Copy, character for character, the lines running from the one with "Continue the OpenSCAD" to the one with "socket.default_value = value", ends included. Leave out every other line.

— Start Provided entries —

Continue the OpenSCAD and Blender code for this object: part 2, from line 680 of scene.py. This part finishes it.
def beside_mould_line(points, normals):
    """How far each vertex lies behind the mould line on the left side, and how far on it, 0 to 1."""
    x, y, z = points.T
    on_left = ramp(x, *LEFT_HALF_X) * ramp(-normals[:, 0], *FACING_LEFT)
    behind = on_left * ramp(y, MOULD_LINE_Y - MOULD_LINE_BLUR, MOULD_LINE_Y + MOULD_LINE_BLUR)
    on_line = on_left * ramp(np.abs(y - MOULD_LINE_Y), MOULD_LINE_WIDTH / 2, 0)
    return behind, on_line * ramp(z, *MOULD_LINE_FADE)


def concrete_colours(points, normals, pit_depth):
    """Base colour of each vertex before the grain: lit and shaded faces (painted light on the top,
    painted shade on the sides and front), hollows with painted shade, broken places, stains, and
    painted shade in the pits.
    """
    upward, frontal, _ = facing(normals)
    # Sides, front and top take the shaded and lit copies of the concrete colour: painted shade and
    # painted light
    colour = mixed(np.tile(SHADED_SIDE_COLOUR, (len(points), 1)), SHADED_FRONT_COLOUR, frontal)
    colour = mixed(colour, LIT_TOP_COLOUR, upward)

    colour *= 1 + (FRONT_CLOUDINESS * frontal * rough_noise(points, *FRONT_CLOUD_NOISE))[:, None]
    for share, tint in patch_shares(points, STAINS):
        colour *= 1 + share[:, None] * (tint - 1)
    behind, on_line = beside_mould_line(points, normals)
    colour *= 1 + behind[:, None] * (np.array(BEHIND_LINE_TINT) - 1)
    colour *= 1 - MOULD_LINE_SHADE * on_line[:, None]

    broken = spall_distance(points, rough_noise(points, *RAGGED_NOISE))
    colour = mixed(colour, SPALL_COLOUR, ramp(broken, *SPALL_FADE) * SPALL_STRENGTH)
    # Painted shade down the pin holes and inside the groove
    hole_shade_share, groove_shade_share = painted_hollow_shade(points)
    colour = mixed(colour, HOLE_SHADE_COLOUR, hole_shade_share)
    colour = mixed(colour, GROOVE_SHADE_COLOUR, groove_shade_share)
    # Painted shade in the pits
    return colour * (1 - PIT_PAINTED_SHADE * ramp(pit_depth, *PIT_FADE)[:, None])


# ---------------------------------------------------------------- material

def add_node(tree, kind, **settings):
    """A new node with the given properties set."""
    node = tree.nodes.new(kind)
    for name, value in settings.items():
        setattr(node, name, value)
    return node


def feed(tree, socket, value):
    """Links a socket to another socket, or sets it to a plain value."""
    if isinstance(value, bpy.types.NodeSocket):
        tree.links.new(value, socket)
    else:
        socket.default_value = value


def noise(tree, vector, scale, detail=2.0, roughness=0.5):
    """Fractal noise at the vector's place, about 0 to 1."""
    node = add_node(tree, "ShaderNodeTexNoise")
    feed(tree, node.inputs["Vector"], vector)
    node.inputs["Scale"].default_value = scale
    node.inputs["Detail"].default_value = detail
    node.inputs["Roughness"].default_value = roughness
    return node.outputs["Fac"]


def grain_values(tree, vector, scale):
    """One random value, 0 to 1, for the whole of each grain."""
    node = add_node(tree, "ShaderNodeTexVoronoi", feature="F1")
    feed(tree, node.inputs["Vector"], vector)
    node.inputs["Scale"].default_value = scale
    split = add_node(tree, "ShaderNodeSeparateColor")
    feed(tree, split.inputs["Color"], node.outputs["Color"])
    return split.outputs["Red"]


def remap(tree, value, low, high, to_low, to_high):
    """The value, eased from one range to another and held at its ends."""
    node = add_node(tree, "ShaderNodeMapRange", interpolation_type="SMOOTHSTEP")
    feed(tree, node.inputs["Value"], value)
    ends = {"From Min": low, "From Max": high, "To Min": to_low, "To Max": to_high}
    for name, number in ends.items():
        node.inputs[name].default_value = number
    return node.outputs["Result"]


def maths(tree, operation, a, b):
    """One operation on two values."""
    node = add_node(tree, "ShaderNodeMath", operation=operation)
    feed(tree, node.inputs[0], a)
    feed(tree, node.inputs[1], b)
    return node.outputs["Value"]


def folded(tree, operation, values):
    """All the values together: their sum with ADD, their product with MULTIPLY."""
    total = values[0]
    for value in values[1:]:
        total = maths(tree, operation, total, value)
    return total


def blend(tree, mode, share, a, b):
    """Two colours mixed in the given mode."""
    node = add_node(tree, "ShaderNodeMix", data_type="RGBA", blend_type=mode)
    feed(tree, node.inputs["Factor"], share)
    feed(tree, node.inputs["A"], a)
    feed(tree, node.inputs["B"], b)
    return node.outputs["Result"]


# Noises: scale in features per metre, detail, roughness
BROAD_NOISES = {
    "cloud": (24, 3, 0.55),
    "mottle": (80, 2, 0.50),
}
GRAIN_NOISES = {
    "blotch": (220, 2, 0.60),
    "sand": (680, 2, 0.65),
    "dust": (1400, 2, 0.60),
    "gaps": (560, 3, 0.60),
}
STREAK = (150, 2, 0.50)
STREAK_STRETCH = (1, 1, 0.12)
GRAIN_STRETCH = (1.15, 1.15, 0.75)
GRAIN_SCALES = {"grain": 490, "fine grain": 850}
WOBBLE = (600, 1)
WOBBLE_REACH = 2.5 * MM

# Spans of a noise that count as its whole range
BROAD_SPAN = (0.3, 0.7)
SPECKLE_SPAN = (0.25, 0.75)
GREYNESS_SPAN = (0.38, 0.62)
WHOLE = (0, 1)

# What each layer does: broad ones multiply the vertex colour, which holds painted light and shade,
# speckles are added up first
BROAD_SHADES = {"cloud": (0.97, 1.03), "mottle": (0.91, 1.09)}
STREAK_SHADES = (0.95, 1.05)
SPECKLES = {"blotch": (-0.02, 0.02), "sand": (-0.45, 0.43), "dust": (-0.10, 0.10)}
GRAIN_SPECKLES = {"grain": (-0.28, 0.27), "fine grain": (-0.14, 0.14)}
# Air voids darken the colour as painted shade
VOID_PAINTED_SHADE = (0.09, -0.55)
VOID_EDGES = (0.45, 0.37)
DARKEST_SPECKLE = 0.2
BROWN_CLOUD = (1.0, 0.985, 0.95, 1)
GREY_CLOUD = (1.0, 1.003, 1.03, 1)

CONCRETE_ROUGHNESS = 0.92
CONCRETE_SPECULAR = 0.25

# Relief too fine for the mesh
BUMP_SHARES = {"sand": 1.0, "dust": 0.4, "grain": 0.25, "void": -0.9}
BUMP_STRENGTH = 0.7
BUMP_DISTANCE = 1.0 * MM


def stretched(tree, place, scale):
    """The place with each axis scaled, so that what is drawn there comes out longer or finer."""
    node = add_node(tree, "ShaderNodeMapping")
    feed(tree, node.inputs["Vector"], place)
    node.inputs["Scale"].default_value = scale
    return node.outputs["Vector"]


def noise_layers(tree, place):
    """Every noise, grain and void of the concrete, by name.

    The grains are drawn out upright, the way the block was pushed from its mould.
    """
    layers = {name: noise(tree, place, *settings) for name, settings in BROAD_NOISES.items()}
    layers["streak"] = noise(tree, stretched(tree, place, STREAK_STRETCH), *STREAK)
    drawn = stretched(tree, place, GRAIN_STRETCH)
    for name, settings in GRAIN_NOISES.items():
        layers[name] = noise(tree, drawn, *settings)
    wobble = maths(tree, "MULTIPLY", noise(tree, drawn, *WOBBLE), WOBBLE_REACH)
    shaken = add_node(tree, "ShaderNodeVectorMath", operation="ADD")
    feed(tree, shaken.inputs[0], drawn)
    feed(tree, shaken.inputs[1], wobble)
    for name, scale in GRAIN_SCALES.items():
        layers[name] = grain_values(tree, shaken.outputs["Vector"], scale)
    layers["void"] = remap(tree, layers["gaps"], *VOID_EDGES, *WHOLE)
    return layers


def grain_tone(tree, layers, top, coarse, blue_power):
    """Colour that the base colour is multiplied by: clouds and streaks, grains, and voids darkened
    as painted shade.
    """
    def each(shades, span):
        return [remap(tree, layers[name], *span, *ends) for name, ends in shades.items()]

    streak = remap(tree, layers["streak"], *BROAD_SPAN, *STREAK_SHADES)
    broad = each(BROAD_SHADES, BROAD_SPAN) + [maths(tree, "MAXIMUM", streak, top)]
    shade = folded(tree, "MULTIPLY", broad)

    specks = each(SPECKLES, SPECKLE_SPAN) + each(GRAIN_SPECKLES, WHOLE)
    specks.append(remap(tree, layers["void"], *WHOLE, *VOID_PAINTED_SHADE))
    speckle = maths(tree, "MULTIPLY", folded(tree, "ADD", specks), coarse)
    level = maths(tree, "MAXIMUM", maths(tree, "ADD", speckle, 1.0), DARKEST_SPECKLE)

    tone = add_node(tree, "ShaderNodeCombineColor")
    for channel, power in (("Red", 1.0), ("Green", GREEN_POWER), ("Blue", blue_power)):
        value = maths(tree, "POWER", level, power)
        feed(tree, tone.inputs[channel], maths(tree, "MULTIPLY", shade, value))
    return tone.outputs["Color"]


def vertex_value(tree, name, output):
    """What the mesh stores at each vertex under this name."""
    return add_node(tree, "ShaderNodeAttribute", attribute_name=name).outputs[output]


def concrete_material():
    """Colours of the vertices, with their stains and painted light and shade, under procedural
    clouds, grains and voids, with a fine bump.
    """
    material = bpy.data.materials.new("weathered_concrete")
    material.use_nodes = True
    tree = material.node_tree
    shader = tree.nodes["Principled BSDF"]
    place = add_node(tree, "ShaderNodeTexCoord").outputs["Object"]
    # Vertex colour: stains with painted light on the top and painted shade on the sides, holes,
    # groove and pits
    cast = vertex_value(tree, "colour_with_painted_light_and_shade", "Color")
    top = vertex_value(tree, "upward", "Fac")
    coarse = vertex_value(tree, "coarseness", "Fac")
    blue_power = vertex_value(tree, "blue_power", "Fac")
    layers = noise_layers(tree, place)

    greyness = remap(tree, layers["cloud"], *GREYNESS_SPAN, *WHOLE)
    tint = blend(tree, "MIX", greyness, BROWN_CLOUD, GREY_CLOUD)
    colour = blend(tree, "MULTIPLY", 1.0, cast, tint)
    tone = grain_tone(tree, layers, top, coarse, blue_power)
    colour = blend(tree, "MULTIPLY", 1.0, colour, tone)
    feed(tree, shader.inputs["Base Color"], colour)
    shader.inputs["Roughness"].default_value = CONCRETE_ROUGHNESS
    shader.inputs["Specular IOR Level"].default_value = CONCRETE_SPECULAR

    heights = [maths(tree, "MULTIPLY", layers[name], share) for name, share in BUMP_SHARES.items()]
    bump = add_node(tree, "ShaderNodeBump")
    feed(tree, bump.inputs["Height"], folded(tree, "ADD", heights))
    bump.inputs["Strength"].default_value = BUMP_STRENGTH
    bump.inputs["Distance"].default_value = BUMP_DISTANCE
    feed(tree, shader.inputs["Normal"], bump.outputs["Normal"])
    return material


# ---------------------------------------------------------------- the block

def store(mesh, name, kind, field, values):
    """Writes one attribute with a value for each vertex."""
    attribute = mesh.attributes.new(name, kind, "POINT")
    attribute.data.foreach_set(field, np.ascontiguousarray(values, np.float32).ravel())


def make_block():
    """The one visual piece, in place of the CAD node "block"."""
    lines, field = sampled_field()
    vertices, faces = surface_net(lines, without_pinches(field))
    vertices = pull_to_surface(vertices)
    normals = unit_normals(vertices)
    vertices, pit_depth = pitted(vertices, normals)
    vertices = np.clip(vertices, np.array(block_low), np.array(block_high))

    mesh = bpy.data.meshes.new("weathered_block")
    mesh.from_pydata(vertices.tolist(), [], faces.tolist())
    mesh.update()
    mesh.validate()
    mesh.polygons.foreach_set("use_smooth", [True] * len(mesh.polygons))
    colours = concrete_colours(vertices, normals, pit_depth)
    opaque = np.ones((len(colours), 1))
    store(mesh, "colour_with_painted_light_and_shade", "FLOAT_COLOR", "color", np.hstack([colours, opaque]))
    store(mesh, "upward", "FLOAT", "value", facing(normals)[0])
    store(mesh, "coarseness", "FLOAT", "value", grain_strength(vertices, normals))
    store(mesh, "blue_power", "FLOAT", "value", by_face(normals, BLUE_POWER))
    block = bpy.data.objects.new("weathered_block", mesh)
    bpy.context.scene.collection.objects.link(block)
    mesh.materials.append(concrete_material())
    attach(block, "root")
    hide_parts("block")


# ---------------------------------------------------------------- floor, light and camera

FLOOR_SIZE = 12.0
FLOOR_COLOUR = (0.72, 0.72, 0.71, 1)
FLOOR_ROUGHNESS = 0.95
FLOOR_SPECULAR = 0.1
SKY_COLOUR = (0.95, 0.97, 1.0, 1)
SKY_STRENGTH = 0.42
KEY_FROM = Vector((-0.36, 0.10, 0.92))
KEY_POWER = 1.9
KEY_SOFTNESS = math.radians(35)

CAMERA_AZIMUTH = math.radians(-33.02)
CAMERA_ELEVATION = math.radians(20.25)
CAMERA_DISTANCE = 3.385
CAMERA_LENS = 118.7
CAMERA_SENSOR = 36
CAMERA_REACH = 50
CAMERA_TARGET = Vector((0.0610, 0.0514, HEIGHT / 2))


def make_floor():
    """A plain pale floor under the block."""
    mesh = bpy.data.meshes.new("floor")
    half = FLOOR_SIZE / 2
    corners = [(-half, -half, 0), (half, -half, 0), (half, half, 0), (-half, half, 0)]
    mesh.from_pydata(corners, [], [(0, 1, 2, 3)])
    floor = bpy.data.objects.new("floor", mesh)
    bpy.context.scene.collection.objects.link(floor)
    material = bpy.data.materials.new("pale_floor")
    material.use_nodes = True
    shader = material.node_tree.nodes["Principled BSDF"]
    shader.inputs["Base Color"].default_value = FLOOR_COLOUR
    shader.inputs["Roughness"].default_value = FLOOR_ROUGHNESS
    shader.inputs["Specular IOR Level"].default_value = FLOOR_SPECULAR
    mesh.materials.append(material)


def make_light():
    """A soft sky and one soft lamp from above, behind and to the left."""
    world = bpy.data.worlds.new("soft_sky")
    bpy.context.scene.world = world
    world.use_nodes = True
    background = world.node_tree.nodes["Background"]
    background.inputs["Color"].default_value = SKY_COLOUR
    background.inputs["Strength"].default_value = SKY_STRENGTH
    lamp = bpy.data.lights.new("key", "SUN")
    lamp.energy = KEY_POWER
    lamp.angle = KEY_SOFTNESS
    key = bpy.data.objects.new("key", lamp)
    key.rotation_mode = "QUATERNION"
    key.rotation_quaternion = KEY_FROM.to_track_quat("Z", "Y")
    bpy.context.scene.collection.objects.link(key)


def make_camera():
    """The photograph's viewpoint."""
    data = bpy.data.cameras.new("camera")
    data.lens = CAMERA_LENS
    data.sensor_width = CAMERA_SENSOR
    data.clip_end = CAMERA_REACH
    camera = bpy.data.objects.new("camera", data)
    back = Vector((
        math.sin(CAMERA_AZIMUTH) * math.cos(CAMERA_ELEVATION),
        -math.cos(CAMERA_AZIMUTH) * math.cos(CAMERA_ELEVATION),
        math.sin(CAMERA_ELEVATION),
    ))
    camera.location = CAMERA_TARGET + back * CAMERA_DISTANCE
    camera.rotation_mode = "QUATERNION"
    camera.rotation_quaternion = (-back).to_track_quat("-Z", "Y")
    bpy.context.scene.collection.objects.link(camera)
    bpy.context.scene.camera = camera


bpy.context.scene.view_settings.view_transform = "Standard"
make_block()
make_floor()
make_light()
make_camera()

— End Provided entries —
— Start Provided entries —

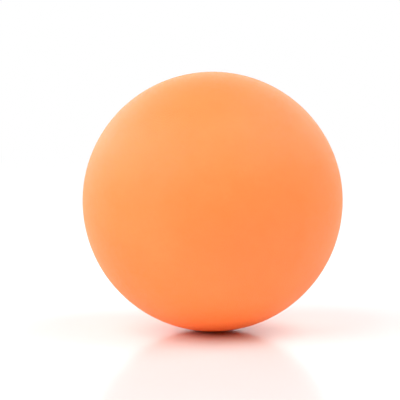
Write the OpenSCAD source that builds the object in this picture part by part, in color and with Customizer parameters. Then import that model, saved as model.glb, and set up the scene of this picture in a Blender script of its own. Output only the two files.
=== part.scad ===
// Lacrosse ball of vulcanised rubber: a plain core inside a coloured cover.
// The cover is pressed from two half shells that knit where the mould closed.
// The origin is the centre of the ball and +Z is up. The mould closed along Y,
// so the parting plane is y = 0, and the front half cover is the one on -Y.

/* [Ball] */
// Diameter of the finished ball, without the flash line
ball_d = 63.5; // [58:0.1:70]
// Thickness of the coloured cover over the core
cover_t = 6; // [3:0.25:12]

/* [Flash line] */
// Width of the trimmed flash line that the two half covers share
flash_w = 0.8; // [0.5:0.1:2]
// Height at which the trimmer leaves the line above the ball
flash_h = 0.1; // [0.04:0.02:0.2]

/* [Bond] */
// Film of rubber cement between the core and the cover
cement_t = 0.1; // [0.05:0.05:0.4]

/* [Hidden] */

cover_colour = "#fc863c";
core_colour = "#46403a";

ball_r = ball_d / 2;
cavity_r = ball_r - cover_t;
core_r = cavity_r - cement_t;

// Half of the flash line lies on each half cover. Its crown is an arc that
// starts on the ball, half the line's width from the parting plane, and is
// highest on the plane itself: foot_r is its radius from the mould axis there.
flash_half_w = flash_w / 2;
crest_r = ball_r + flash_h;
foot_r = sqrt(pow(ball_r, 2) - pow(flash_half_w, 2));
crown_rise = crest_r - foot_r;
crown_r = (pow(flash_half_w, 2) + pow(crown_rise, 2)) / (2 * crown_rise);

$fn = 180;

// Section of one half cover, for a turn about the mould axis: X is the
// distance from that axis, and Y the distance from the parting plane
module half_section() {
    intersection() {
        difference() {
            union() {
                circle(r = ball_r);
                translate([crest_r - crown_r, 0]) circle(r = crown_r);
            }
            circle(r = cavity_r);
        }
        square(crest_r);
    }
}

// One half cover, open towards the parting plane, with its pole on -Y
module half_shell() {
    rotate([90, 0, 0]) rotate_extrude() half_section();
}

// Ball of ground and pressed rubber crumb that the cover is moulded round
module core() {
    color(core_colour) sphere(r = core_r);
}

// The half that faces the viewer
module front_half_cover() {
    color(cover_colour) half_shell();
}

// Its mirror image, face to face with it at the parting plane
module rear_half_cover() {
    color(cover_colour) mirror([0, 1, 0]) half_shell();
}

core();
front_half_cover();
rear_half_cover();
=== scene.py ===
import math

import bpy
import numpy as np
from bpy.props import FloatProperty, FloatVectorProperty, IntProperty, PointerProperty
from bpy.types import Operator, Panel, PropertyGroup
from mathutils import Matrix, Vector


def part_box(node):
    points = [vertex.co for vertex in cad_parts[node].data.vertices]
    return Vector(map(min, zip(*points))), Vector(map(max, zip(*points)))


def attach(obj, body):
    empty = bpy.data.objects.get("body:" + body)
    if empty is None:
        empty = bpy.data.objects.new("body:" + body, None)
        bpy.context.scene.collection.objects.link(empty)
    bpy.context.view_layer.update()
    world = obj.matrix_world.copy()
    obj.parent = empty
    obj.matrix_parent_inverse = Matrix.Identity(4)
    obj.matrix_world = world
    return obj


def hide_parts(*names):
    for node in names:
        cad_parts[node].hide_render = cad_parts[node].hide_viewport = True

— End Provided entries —

== Complete output ==
Continue the OpenSCAD and Blender code for this object: part 2, from line 680 of scene.py. This part finishes it.
def beside_mould_line(points, normals):
    """How far each vertex lies behind the mould line on the left side, and how far on it, 0 to 1."""
    x, y, z = points.T
    on_left = ramp(x, *LEFT_HALF_X) * ramp(-normals[:, 0], *FACING_LEFT)
    behind = on_left * ramp(y, MOULD_LINE_Y - MOULD_LINE_BLUR, MOULD_LINE_Y + MOULD_LINE_BLUR)
    on_line = on_left * ramp(np.abs(y - MOULD_LINE_Y), MOULD_LINE_WIDTH / 2, 0)
    return behind, on_line * ramp(z, *MOULD_LINE_FADE)


def concrete_colours(points, normals, pit_depth):
    """Base colour of each vertex before the grain: lit and shaded faces (painted light on the top,
    painted shade on the sides and front), hollows with painted shade, broken places, stains, and
    painted shade in the pits.
    """
    upward, frontal, _ = facing(normals)
    # Sides, front and top take the shaded and lit copies of the concrete colour: painted shade and
    # painted light
    colour = mixed(np.tile(SHADED_SIDE_COLOUR, (len(points), 1)), SHADED_FRONT_COLOUR, frontal)
    colour = mixed(colour, LIT_TOP_COLOUR, upward)

    colour *= 1 + (FRONT_CLOUDINESS * frontal * rough_noise(points, *FRONT_CLOUD_NOISE))[:, None]
    for share, tint in patch_shares(points, STAINS):
        colour *= 1 + share[:, None] * (tint - 1)
    behind, on_line = beside_mould_line(points, normals)
    colour *= 1 + behind[:, None] * (np.array(BEHIND_LINE_TINT) - 1)
    colour *= 1 - MOULD_LINE_SHADE * on_line[:, None]

    broken = spall_distance(points, rough_noise(points, *RAGGED_NOISE))
    colour = mixed(colour, SPALL_COLOUR, ramp(broken, *SPALL_FADE) * SPALL_STRENGTH)
    # Painted shade down the pin holes and inside the groove
    hole_shade_share, groove_shade_share = painted_hollow_shade(points)
    colour = mixed(colour, HOLE_SHADE_COLOUR, hole_shade_share)
    colour = mixed(colour, GROOVE_SHADE_COLOUR, groove_shade_share)
    # Painted shade in the pits
    return colour * (1 - PIT_PAINTED_SHADE * ramp(pit_depth, *PIT_FADE)[:, None])


# ---------------------------------------------------------------- material

def add_node(tree, kind, **settings):
    """A new node with the given properties set."""
    node = tree.nodes.new(kind)
    for name, value in settings.items():
        setattr(node, name, value)
    return node


def feed(tree, socket, value):
    """Links a socket to another socket, or sets it to a plain value."""
    if isinstance(value, bpy.types.NodeSocket):
        tree.links.new(value, socket)
    else:
        socket.default_value = value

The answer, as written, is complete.